Required task -> Copy each line exactly. Leave nothing out.

Provided data ->
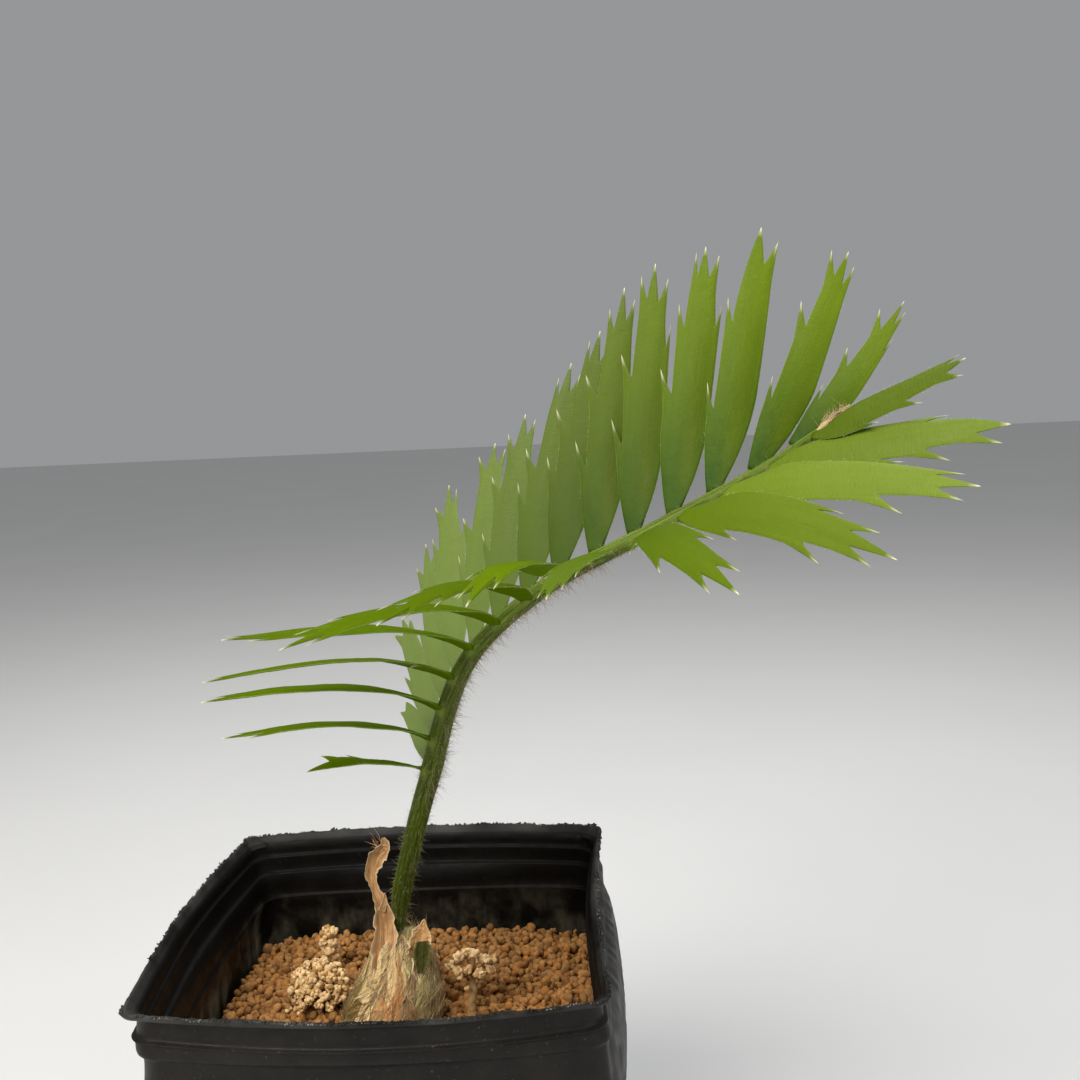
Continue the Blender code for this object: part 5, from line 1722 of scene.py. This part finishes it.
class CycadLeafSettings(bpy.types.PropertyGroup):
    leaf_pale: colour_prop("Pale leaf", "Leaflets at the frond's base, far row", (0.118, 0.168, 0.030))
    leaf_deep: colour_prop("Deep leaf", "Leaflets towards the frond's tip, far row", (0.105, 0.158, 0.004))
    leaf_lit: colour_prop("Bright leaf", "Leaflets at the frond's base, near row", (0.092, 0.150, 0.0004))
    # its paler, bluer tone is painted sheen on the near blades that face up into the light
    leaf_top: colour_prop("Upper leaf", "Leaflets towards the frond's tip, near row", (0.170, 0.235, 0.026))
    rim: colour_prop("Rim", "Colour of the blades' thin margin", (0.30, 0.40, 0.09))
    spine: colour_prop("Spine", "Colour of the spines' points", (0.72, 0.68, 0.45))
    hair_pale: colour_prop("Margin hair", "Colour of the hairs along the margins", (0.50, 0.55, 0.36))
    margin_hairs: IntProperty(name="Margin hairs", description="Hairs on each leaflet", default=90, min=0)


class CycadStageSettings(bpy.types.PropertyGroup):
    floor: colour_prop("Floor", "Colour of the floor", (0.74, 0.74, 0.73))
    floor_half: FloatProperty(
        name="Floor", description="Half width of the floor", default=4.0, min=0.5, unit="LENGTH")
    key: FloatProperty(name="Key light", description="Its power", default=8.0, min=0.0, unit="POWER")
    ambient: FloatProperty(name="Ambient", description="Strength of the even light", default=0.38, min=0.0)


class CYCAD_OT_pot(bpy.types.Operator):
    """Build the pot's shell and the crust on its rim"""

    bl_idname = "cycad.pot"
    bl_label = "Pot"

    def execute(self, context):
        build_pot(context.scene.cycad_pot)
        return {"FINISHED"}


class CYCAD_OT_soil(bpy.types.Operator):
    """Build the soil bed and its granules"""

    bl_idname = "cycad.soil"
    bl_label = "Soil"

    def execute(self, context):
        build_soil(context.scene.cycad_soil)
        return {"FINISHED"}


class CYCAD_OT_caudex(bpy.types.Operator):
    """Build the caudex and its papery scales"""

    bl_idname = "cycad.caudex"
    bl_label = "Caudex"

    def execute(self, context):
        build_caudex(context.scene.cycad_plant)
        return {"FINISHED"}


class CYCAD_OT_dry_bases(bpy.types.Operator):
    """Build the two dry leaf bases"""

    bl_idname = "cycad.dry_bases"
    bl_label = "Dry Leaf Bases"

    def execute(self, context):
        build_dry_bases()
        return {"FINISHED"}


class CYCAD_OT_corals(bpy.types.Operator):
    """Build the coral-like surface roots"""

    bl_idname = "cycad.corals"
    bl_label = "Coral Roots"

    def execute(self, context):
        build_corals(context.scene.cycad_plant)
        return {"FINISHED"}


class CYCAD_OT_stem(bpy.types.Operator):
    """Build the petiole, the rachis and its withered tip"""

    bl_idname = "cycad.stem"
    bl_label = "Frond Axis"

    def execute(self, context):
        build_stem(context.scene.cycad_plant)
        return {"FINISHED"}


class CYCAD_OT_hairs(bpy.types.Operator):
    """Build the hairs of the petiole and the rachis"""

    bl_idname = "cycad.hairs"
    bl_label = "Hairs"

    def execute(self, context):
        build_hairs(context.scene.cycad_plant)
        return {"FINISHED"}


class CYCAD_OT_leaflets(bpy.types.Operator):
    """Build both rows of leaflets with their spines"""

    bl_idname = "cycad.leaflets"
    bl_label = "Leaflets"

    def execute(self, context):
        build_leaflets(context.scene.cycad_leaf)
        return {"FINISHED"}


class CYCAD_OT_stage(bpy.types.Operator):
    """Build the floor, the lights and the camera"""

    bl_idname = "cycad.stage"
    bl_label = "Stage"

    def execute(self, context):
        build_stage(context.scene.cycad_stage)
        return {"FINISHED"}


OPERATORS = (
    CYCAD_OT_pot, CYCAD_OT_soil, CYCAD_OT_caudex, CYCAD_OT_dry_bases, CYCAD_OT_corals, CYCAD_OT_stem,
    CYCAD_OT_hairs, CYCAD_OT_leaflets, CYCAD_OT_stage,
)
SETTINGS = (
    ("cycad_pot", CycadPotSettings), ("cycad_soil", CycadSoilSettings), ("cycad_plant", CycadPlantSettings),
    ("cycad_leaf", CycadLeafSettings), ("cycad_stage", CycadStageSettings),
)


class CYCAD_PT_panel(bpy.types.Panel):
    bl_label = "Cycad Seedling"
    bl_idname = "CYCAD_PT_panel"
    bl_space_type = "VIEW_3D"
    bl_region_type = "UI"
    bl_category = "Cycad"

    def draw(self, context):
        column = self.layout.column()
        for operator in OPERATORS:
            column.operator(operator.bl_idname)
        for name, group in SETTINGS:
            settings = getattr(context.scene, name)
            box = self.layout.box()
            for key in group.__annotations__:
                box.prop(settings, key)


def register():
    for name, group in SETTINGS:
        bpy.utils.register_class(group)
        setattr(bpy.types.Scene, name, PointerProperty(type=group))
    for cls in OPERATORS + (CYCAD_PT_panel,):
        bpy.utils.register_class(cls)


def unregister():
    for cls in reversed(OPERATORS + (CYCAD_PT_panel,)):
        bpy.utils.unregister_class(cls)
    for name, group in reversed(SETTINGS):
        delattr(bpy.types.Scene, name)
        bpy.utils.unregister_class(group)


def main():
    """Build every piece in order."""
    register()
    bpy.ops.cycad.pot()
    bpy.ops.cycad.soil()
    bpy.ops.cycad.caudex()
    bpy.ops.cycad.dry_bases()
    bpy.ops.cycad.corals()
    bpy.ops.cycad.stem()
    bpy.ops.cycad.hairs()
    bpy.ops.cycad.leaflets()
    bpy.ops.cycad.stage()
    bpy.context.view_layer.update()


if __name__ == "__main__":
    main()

Response to this task ->
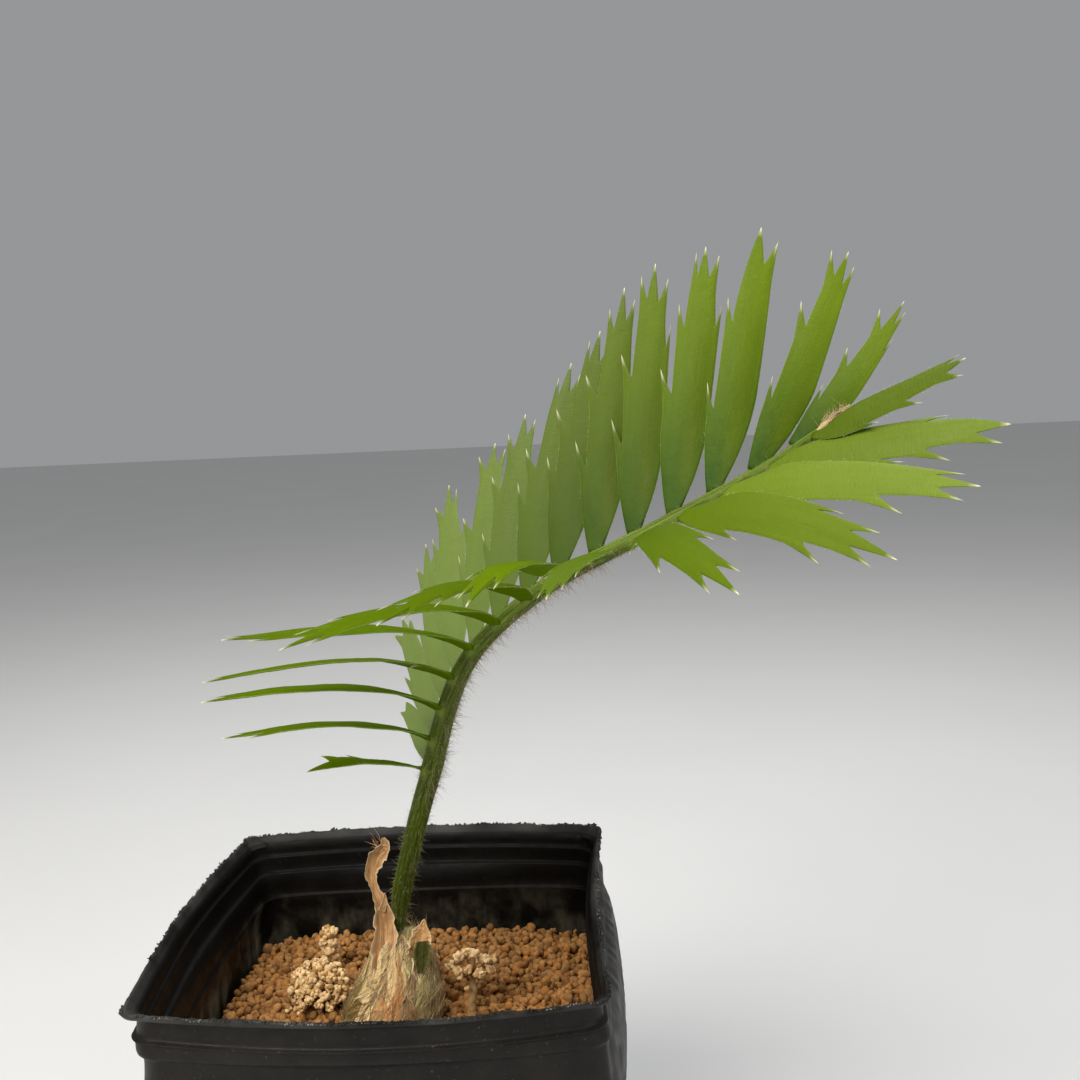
Continue the Blender code for this object: part 5, from line 1722 of scene.py. This part finishes it.
class CycadLeafSettings(bpy.types.PropertyGroup):
    leaf_pale: colour_prop("Pale leaf", "Leaflets at the frond's base, far row", (0.118, 0.168, 0.030))
    leaf_deep: colour_prop("Deep leaf", "Leaflets towards the frond's tip, far row", (0.105, 0.158, 0.004))
    leaf_lit: colour_prop("Bright leaf", "Leaflets at the frond's base, near row", (0.092, 0.150, 0.0004))
    # its paler, bluer tone is painted sheen on the near blades that face up into the light
    leaf_top: colour_prop("Upper leaf", "Leaflets towards the frond's tip, near row", (0.170, 0.235, 0.026))
    rim: colour_prop("Rim", "Colour of the blades' thin margin", (0.30, 0.40, 0.09))
    spine: colour_prop("Spine", "Colour of the spines' points", (0.72, 0.68, 0.45))
    hair_pale: colour_prop("Margin hair", "Colour of the hairs along the margins", (0.50, 0.55, 0.36))
    margin_hairs: IntProperty(name="Margin hairs", description="Hairs on each leaflet", default=90, min=0)


class CycadStageSettings(bpy.types.PropertyGroup):
    floor: colour_prop("Floor", "Colour of the floor", (0.74, 0.74, 0.73))
    floor_half: FloatProperty(
        name="Floor", description="Half width of the floor", default=4.0, min=0.5, unit="LENGTH")
    key: FloatProperty(name="Key light", description="Its power", default=8.0, min=0.0, unit="POWER")
    ambient: FloatProperty(name="Ambient", description="Strength of the even light", default=0.38, min=0.0)


class CYCAD_OT_pot(bpy.types.Operator):
    """Build the pot's shell and the crust on its rim"""

    bl_idname = "cycad.pot"
    bl_label = "Pot"

    def execute(self, context):
        build_pot(context.scene.cycad_pot)
        return {"FINISHED"}


class CYCAD_OT_soil(bpy.types.Operator):
    """Build the soil bed and its granules"""

    bl_idname = "cycad.soil"
    bl_label = "Soil"

    def execute(self, context):
        build_soil(context.scene.cycad_soil)
        return {"FINISHED"}


class CYCAD_OT_caudex(bpy.types.Operator):
    """Build the caudex and its papery scales"""

    bl_idname = "cycad.caudex"
    bl_label = "Caudex"

    def execute(self, context):
        build_caudex(context.scene.cycad_plant)
        return {"FINISHED"}


class CYCAD_OT_dry_bases(bpy.types.Operator):
    """Build the two dry leaf bases"""

    bl_idname = "cycad.dry_bases"
    bl_label = "Dry Leaf Bases"

    def execute(self, context):
        build_dry_bases()
        return {"FINISHED"}


class CYCAD_OT_corals(bpy.types.Operator):
    """Build the coral-like surface roots"""

    bl_idname = "cycad.corals"
    bl_label = "Coral Roots"

    def execute(self, context):
        build_corals(context.scene.cycad_plant)
        return {"FINISHED"}


class CYCAD_OT_stem(bpy.types.Operator):
    """Build the petiole, the rachis and its withered tip"""

    bl_idname = "cycad.stem"
    bl_label = "Frond Axis"

    def execute(self, context):
        build_stem(context.scene.cycad_plant)
        return {"FINISHED"}


class CYCAD_OT_hairs(bpy.types.Operator):
    """Build the hairs of the petiole and the rachis"""

    bl_idname = "cycad.hairs"
    bl_label = "Hairs"

    def execute(self, context):
        build_hairs(context.scene.cycad_plant)
        return {"FINISHED"}


class CYCAD_OT_leaflets(bpy.types.Operator):
    """Build both rows of leaflets with their spines"""

    bl_idname = "cycad.leaflets"
    bl_label = "Leaflets"

    def execute(self, context):
        build_leaflets(context.scene.cycad_leaf)
        return {"FINISHED"}


class CYCAD_OT_stage(bpy.types.Operator):
    """Build the floor, the lights and the camera"""

    bl_idname = "cycad.stage"
    bl_label = "Stage"

    def execute(self, context):
        build_stage(context.scene.cycad_stage)
        return {"FINISHED"}


OPERATORS = (
    CYCAD_OT_pot, CYCAD_OT_soil, CYCAD_OT_caudex, CYCAD_OT_dry_bases, CYCAD_OT_corals, CYCAD_OT_stem,
    CYCAD_OT_hairs, CYCAD_OT_leaflets, CYCAD_OT_stage,
)
SETTINGS = (
    ("cycad_pot", CycadPotSettings), ("cycad_soil", CycadSoilSettings), ("cycad_plant", CycadPlantSettings),
    ("cycad_leaf", CycadLeafSettings), ("cycad_stage", CycadStageSettings),
)


class CYCAD_PT_panel(bpy.types.Panel):
    bl_label = "Cycad Seedling"
    bl_idname = "CYCAD_PT_panel"
    bl_space_type = "VIEW_3D"
    bl_region_type = "UI"
    bl_category = "Cycad"

    def draw(self, context):
        column = self.layout.column()
        for operator in OPERATORS:
            column.operator(operator.bl_idname)
        for name, group in SETTINGS:
            settings = getattr(context.scene, name)
            box = self.layout.box()
            for key in group.__annotations__:
                box.prop(settings, key)


def register():
    for name, group in SETTINGS:
        bpy.utils.register_class(group)
        setattr(bpy.types.Scene, name, PointerProperty(type=group))
    for cls in OPERATORS + (CYCAD_PT_panel,):
        bpy.utils.register_class(cls)


def unregister():
    for cls in reversed(OPERATORS + (CYCAD_PT_panel,)):
        bpy.utils.unregister_class(cls)
    for name, group in reversed(SETTINGS):
        delattr(bpy.types.Scene, name)
        bpy.utils.unregister_class(group)


def main():
    """Build every piece in order."""
    register()
    bpy.ops.cycad.pot()
    bpy.ops.cycad.soil()
    bpy.ops.cycad.caudex()
    bpy.ops.cycad.dry_bases()
    bpy.ops.cycad.corals()
    bpy.ops.cycad.stem()
    bpy.ops.cycad.hairs()
    bpy.ops.cycad.leaflets()
    bpy.ops.cycad.stage()
    bpy.context.view_layer.update()


if __name__ == "__main__":
    main()